I ask non-scholar users of the Mongolian script every now and then about how do they count words and why. My impression is they don't have a strong tendency to omit enclitics. I don't know your qualifications but most of them did attend Mongolian schools. Also, I might need to clarify that I consider scholars' opinion to be especially irrelevant to this topic, because I don't follow prescriptism. No matter what scholars/teachers teach, what average users have actually learned is what actually matters — note there's a difference.
I agree such cases involve more typographical considerations. However I don't observe a strong preference of non-breaking the space preceding enclitics even in running text of newspaper and books.
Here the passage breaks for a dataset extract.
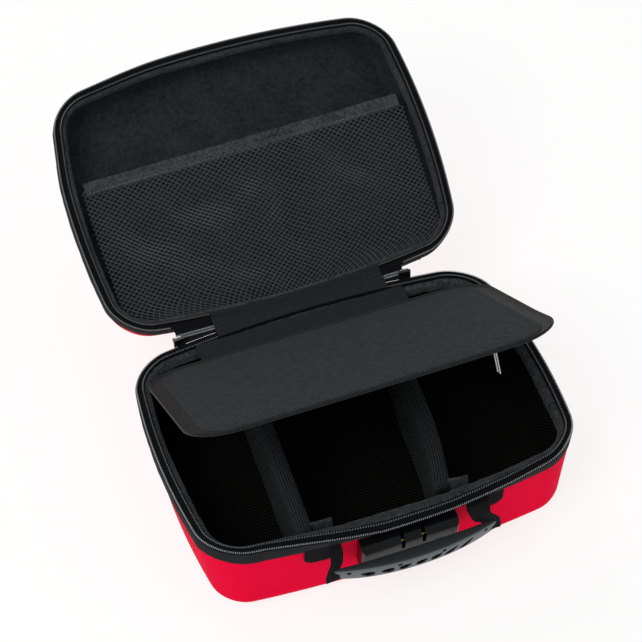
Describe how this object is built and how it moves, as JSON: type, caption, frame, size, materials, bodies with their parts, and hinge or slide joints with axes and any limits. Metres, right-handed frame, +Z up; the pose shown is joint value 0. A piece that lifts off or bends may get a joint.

I understand break-ability and word-counting are not necessarily relevant, so you can be assured that I won't analyze word-counting according to break-ability.
Noted. Do you have a list of detached structures that you consider as "suffixes" (which I call "enclitics" and I assume you consider they should all be counted as part of preceding word), and marked with their break-ablilty? |
Actually, that is the direct opposite. Teachers teach how words should be written in this script and what is correct or incorrect, no matter what users have learned. We could not order that all they should learn correct but we wish always.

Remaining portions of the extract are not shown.